On Nov. 29, Adams announced his new pathway policy allowing the New York City Police Department and New York City Fire Department to force mentally ill people into hospitals, even if they refuse treatment and do not pose a present danger.

Yet, critics say it raises human rights issues, overwhelms an already burdened health care system, and the New York Police Department wasn’t informed.

However, on Wednesday, the NYPD released a statement saying in part: “We have been working with the mayor’s office for months regarding this important initiative. We are currently in the process of aligning its policy, guidance, and training in conformance with the mayor’s directive which the department received on Tuesday.”

Adams’ new policy comes at a time when crime is up nearly 27 percent in New York City, and transit crime is up 33.4 percent.

Roughly 50,000 people are homeless, living on the city’s streets and in the subway system, and one in every three children lives below the poverty line.

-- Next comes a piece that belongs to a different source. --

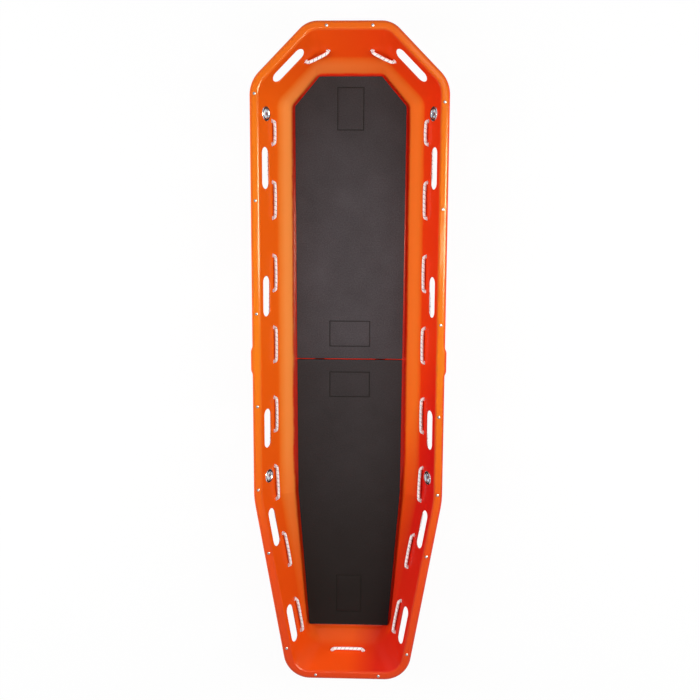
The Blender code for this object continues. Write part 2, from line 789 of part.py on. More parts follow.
def rope_route():
    """The centre line of the grab line, from inside its joining sleeve round to the same place."""
    line = WallLine(ROPE_Z)
    holes = rope_holes(line)
    points = []

    def inside(start, end):
        a, na, _ = line.frame(start)
        b, nb, _ = line.frame(end)
        length = (b - a).length
        for s, h in stretch_stations(length, ROPE_INNER_RISE, ROPE_INNER_BOW):
            normal = na.lerp(nb, s / length).normalized()
            points.append(a.lerp(b, s / length) + normal * h)

    def outside(start, end, stations):
        for s, h in stations:
            point, normal, _ = line.frame(start + s)
            points.append(point - normal * (WALL + h))

    def through(distance):
        point, normal, _ = line.frame(distance)
        points.append(point - normal * (WALL / 2))

    head_length = 2 * holes[0]
    head = stretch_stations(head_length)
    sleeve = ROPE_SLEEVE_LENGTH / 2
    full = ROPE_RISE + ROPE_BEND
    first = [(0, full), (sleeve, full)] + [(s - holes[0], h) for s, h in head[-3:]]
    last = [(s, h) for s, h in head[:3]] + [(holes[0] - sleeve, full), (holes[0], full)]
    outside(0, holes[0], first)
    for i, (start, end) in enumerate(zip(holes, holes[1:])):
        through(start)
        if i % 2 == 0:
            inside(start, end)
        else:
            outside(start, end, stretch_stations(end - start))
    through(holes[-1])
    outside(holes[-1], line.length, last)
    points[0].x = ROPE_END_GAP / 2
    points[-1].x = -ROPE_END_GAP / 2
    return points


def make_rope(material, sleeve_material):
    route = rope_route()
    curve = bpy.data.curves.new("grab_line", "CURVE")
    curve.dimensions = "3D"
    curve.bevel_depth = ROPE_RADIUS
    curve.bevel_resolution = 1
    curve.use_fill_caps = True
    spline = curve.splines.new("POLY")
    spline.points.add(len(route) - 1)
    for spot, point in zip(spline.points, route):
        spot.co = (*point, 1)
    add_object("grab_line", curve, material)
    shape = bmesh.new()
    inner = ROPE_RADIUS + GAP
    outer = inner + ROPE_SLEEVE_WALL
    half = ROPE_SLEEVE_LENGTH / 2
    profile = (
        (inner, -half),
        (inner + ROPE_SLEEVE_LIP, -half),
        (outer, -half + ROPE_SLEEVE_TAPER),
        (outer, half - ROPE_SLEEVE_TAPER),
        (inner + ROPE_SLEEVE_LIP, half),
        (inner, half),
    )
    middle = Matrix.Translation((route[0] + route[-1]) / 2)
    turned(shape, profile, ROPE_SLEEVE_SIDES, middle @ Matrix.Rotation(math.pi / 2, 4, "Y"))
    add_object("rope_joining_sleeve", finish_mesh("rope_joining_sleeve", shape), sleeve_material)


def patch_places():
    """(name, mat, middle y, width, length) of each hook-and-loop pair."""
    return (
        ("head_end", "head", PATCH_END_Y, PATCH_SHORT, PATCH_LONG),
        ("head_middle", "head", MAT_SEAM_Y + PATCH_FROM_SEAM, PATCH_LONG, PATCH_SHORT),
        ("foot_middle", "foot", MAT_SEAM_Y - PATCH_FROM_SEAM, PATCH_LONG, PATCH_SHORT),
        ("foot_end", "foot", -PATCH_END_Y, PATCH_SHORT, PATCH_LONG),
    )


def mat_outline(which, inset):
    """Half of the mat, cut at the seam, with its edge moved in by inset."""
    c = inset_corners(FLOOR_CORNERS, MAT_MARGIN + inset)

    def side_x(y):
        return c[2][0] + (c[1][0] - c[2][0]) * (y - c[2][1]) / (c[1][1] - c[2][1])

    if which == "head":
        seam = MAT_SEAM_Y + MAT_SEAM_WIDTH / 2 + inset
        right = [(side_x(seam), seam), c[1], c[0]]
    else:
        seam = MAT_SEAM_Y - MAT_SEAM_WIDTH / 2 - inset
        right = [c[3], c[2], (side_x(seam), seam)]
    return right + [(-x, y) for x, y in reversed(right)]


def make_mats(foam, hook, loop_fabric):
    bottom = FLOOR_Z + GAP
    top = bottom + MAT_THICKNESS
    levels = ((MAT_UNDERCUT, bottom), (0, bottom + MAT_UNDERCUT), (0, top - MAT_EDGE), (MAT_EDGE, top))
    pocket_top = bottom + 2 * PATCH_THICKNESS + 2 * GAP
    for which in ("head", "foot"):
        shape = bmesh.new()
        rings = [[Vector((x, y, z)) for x, y in mat_outline(which, inset)] for inset, z in levels]
        low, high = loft(shape, rings)
        cap(shape, low)
        cap(shape, high)
        mat = add_object(f"{which}_mat", finish_mesh(f"{which}_mat", shape, 20), foam)
        cuts = bmesh.new()
        for _, _, y, width, length in [p for p in patch_places() if p[1] == which]:
            room = 2 * GAP
            outline = rectangle(0, y, width + room, length + room)
            add_prism(cuts, outline, bottom - MAT_THICKNESS, pocket_top)
        boolean(mat, add_cutter(f"{which}_mat_pockets", cuts), "DIFFERENCE")
        stitches = bmesh.new()
        for _, _, y, width, length in [p for p in patch_places() if p[1] == which]:
            add_stitch_groove(stitches, y, width, length, top)
        boolean(mat, add_cutter(f"{which}_mat_stitches", stitches), "DIFFERENCE")
    for name, which, y, width, length in patch_places():
        for kind, low, fabric in (
            ("hook", bottom, hook),
            ("loop", bottom + PATCH_THICKNESS + GAP, loop_fabric),
        ):
            shape = bmesh.new()
            add_prism(shape, rectangle(0, y, width, length), low, low + PATCH_THICKNESS)
            label = f"{kind}_patch_{name}"
            add_object(label, finish_mesh(label, shape), fabric)


def add_stitch_groove(shape, y, width, length, top):
    """A shallow rectangular groove where the patch below is sewn on."""
    rings = []
    sections = (
        (STITCH_MARGIN, top - STITCH_DEPTH),
        (STITCH_MARGIN, top + MM),
        (STITCH_MARGIN + STITCH_WIDTH, top + MM),
        (STITCH_MARGIN + STITCH_WIDTH, top - STITCH_DEPTH),
    )
    for margin, z in (*sections, sections[0]):
        outline = rectangle(0, y, width - 2 * margin, length - 2 * margin)
        rings.append([Vector((px, py, z)) for px, py in outline])
    loft(shape, rings)
    bmesh.ops.remove_doubles(shape, verts=shape.verts, dist=WELD)


def main():
    clear_scene()
    plastic = make_material("moulded_polyethylene", (0.80, 0.10, 0.012), 0.42)
    steel = make_material("frame_steel", (0.55, 0.56, 0.58), 0.35, 1.0)
    zinc = make_material("plated_screws", (0.68, 0.69, 0.70), 0.3, 1.0)
    chrome = make_material("eyelet_steel", (0.62, 0.65, 0.70), 0.15, 1.0)
    line = make_material("grab_line_braid", (0.80, 0.79, 0.80), 0.8)
    shrink = make_material("shrink_sleeve", (0.02, 0.02, 0.02), 0.5)
    foam = make_material("mat_foam", (0.045, 0.037, 0.038), 0.85)
    hook = make_material("hook_tape", (0.015, 0.015, 0.016), 0.8)
    loop_fabric = make_material("loop_tape", (0.02, 0.02, 0.021), 0.9)
    rim_cuts = screw_cutter()
    sleeve_cuts = sleeve_screw_cutter()
    shell = make_shell(plastic)
    add_runners(shell)
    cut_shell(shell, rim_cuts)
    make_frame(steel, rim_cuts, sleeve_cuts)
    make_screws(zinc)
    make_eyelets(chrome)
    make_rope(line, shrink)
    make_mats(foam, hook, loop_fabric)


main()
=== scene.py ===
import math
import random

import bmesh
import bpy
from mathutils import Matrix, Vector, noise


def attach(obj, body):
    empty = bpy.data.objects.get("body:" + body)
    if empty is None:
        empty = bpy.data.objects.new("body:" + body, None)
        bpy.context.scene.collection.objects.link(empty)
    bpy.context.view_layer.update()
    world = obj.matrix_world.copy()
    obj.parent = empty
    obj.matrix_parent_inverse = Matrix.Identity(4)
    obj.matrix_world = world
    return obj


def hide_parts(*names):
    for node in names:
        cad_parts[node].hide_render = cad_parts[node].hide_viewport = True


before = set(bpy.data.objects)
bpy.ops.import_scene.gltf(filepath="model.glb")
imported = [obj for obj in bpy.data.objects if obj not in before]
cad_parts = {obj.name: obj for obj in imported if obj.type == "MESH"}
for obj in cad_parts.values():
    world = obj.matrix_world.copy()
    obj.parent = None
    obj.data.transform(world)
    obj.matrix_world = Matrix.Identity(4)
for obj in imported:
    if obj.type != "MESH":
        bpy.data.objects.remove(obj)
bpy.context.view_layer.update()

MM = 0.001
GAP = 0.3 * MM
BASKET = "basket"


# Sizes, as in the solids

RIM_TOP = 187.5 * MM
WALL = 4.5 * MM
HEAD_END = 1092 * MM
FOOT_END = -1092 * MM
RIM_HALF_WIDTH = 316 * MM
RIM_CORNERS = (
    (133 * MM, HEAD_END),
    (RIM_HALF_WIDTH, 908 * MM),
    (RIM_HALF_WIDTH, -452 * MM),
    (205 * MM, FOOT_END),
)
RIM_RADII = (80 * MM, 100 * MM, 300 * MM, 92 * MM)
RIM_ROUND = 12 * MM
RIM_FLAT = 9 * MM
LIP_DROP = 30 * MM
LIP_BAND = 9 * MM
LIP_EDGE_ROUND = 1.3 * MM
RIM_INNER_TURN = math.radians(64)
RIM_OUTER_STEPS = 8
RIM_INNER_STEPS = 7

CREASE_Z = 85 * MM
CREASE_CORNERS = (
    (104 * MM, 995 * MM),
    (239.5 * MM, 859.5 * MM),
    (239.5 * MM, -445.5 * MM),
    (142.5 * MM, -1007 * MM),
)
CREASE_RADII = (45 * MM, 60 * MM, 260 * MM, 70 * MM)
CREASE_REACH = 18 * MM
CREASE_STEPS = 7
WALL_TOP_SHARE = 0.12  # where the first ring under the rim lies, down the wall

RUNNER_HEIGHT = 26.5 * MM
FLOOR_Z = RUNNER_HEIGHT + WALL
FLOOR_CORNERS = (
    (107 * MM, 952 * MM),
    (192.5 * MM, 851 * MM),
    (186.5 * MM, -463 * MM),
    (148 * MM, -965.5 * MM),
)
# The third radius is larger than the solid's, which moves that corner by under 1 mm.
FLOOR_RADII = (26 * MM, 30 * MM, 300 * MM, 36 * MM)
FLOOR_FILLET = 9 * MM
FLOOR_STEPS = 5
CORNER_STEPS = (12, 12, 8, 16)
SIDE_HEAD_POINTS = range(780, 80, -60)  # in mm, on each side of the swell
SIDE_FOOT_POINTS = range(-60, -380, -60)

RUNNER_X = 105 * MM
RUNNER_WIDTH = 44 * MM
RUNNER_DRAFT = 6 * MM
RUNNER_RAMP = 34 * MM
RUNNER_HEAD = 800 * MM
RUNNER_FOOT = -850 * MM
RUNNER_ROUND = 7 * MM
RUNNER_SOLE_ROUND = 4 * MM
RUNNER_ROOT_ROUND = 5 * MM
GROOVE_ROUND = 2 * MM

TUBE_RADIUS = 11 * MM
TUBE_WALL = 2 * MM
TUBE_END_GAP = 2 * MM
TUBE_INSET = 16.5 * MM
TUBE_SIDES = 24
SLEEVE_WALL = 1.4 * MM
SLEEVE_RADIUS = (TUBE_RADIUS + GAP) / math.cos(math.pi / 12) + SLEEVE_WALL
SLEEVE_LENGTH = 56 * MM
SLEEVE_Y = 18 * MM
TUBE_Z = RIM_TOP - WALL - 2 * GAP - SLEEVE_RADIUS
BULGE = 5 * MM
BULGE_FLAT = SLEEVE_LENGTH / 2 + 2 * MM
BULGE_RAMP = 18 * MM
BULGE_STEPS = 6

SCREW_HEAD_RADIUS = 4.6 * MM
SCREW_HEAD_HEIGHT = 2.5 * MM
SCREW_SHANK_RADIUS = 2.1 * MM
SCREW_HOLE_GAP = 0.4 * MM
SCREW_REACH = 4.5 * MM
SCREW_TIP = 0.4 * MM
SCREW_POINT = 2 * MM
SCREW_CROWN = 0.7  # a share of the head's height
# Each level of the cross: its reach, half the width of its arms, and its height over the head.
SCREW_RECESS = ((2.3 * MM, 0.42 * MM, 1 * MM), (2.2 * MM, 0.4 * MM, 0), (1.2 * MM, 0.25 * MM, -1.5 * MM))
THREAD_TOP = 1.5 * MM
THREAD_PITCH = 1.4 * MM
THREAD_ROOT = 0.82  # a share of the shank's radius
RIM_SCREW_HEAD_X = 72 * MM
RIM_SCREW_FOOT_X = 108 * MM
RIM_SCREW_RIGHT_Y = (844 * MM, 512 * MM, 141 * MM, -164 * MM, -429 * MM, -644 * MM, -995 * MM)
RIM_SCREW_LEFT_Y = (870 * MM, 537 * MM, 173 * MM, -135 * MM, -420 * MM, -640 * MM, -981 * MM)
SLEEVE_SCREW_FROM_MIDDLE = 15 * MM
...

Adams partly blames the pandemic for the increasing homeless population and warns of more people living in the subway system during the colder months.

Kenneth Raske, the president of the Greater New York Hospital Association, said he supports Adams’ plan. Still, it will be a challenge as psychiatric issues are episodic and just allocating beds is not an option.

“We are going to work steadfastly with this administration to make this a reality,” Raske said. “Of course there are hurdles. And those hurdles could be, you know, reimbursement issues, expansion of capacity, what have you.”

Adams says his office has already committed one person to the hospital under his new policy.

When asked to give further insight, Adams said he couldn’t report more details due to HIPPA laws. But he said many private hospitals have agreed to his plan.